For Israeli civilians and reservists, such rhetoric carries immediate weight. Preparing for operations deep inside Iran implies a sustained period of high alert for air defenses, civil protection, and reserve mobilization, on top of the existing strain from campaigns in Gaza, the West Bank, Syria, and Lebanon. Families of soldiers stationed near the northern and southern borders already live with the risk of rocket fire and cross‑border raids; the notion of an expanded, independent campaign against Iran raises questions about how long the country can maintain this tempo.

Regionally, the planning message is aimed in several directions. For Iran’s leadership and the Islamic Revolutionary Guard Corps, it signals that covert exchanges, cyber operations, and proxy warfare may no longer be the only channels for confrontation. For Hezbollah and allied factions in Lebanon and Syria, it suggests that Israel views their capabilities and Iran’s nuclear and missile programs as a single front, and is willing to cross borders to address them. For Arab governments trying to avoid being pulled into a wider conflict, it complicates calculations about basing, overflight, and how to manage domestic opinion if Israel and Iran trade open blows.

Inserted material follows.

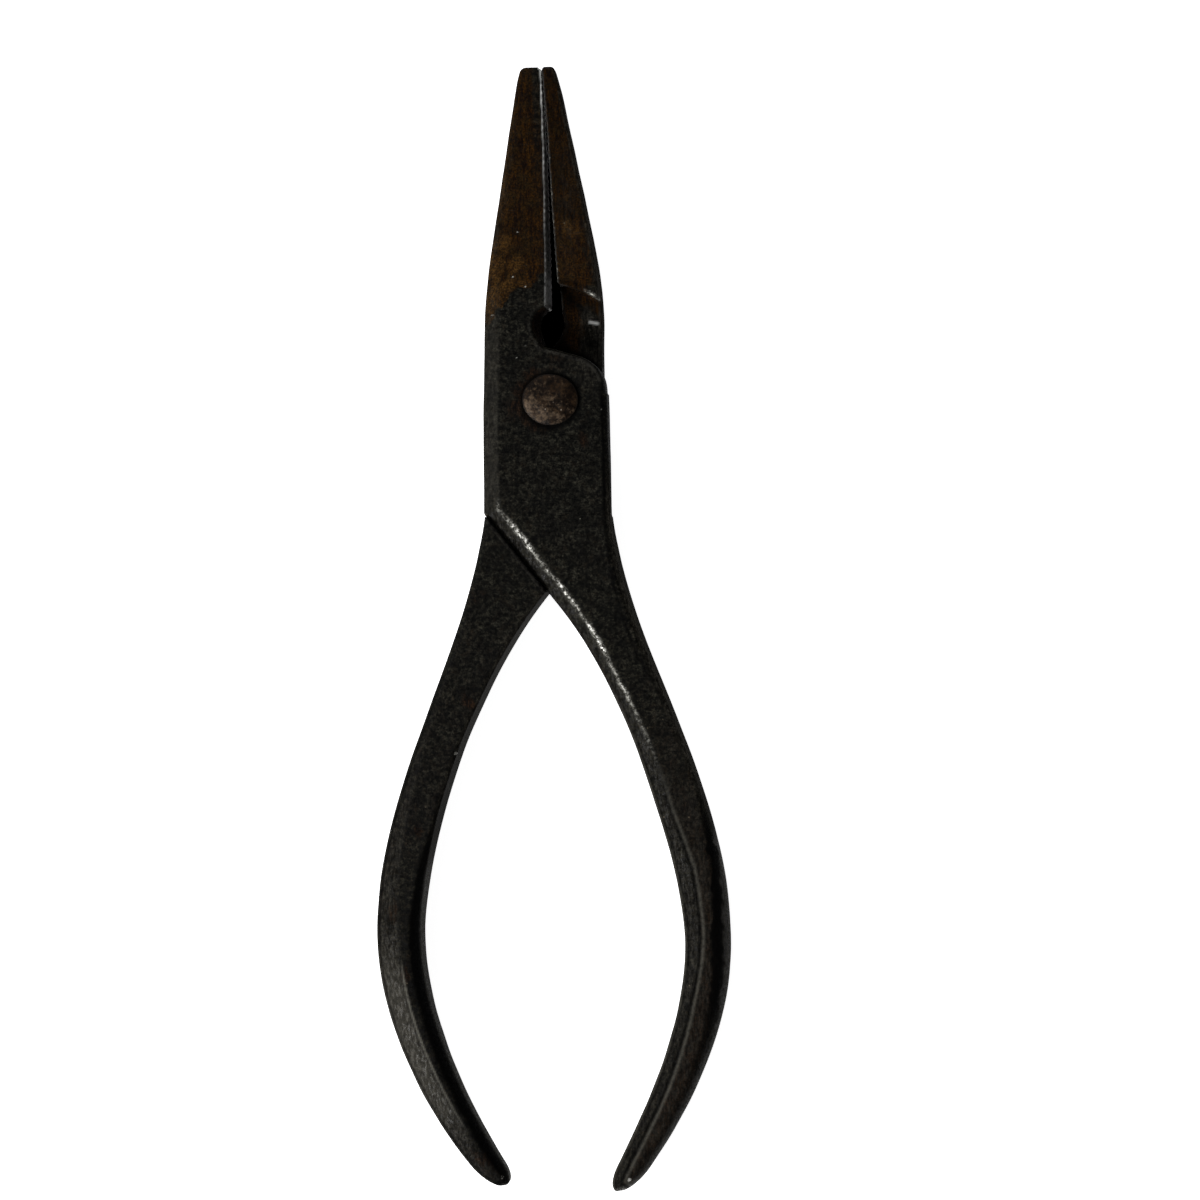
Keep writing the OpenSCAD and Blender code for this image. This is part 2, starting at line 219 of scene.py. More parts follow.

The alliance dimension is equally sensitive. By emphasizing readiness to act “without U.S. assistance,” senior Israeli officials are both reassuring domestic audiences about strategic autonomy and sending a warning shot to Washington that Israeli red lines on Iran’s capabilities are hardening. For U.S. policymakers, any unilateral Israeli move inside Iran could trigger demands for support, threaten U.S. forces and facilities in the region, and collide with any diplomatic tracks they are pursuing with Tehran.

The core insight is stark: when a close U.S. ally starts naming and ordering preparations for an operation on Iranian territory, the question is no longer whether confrontation is possible, but how many actors and fronts it would drag in if it begins.

Key indicators to watch include whether Israel’s political and military leadership start to define more specific red lines for Iranian actions in Lebanon or at home, any visible shifts in U.S. force posture or naval deployments in the region, and how Iran’s own officials frame the threat in public. A sudden increase in long‑range air defense exercises, cyber warnings, or covert activity attributed to either side would be early signs that “Blue and White” is moving from planning to practical options.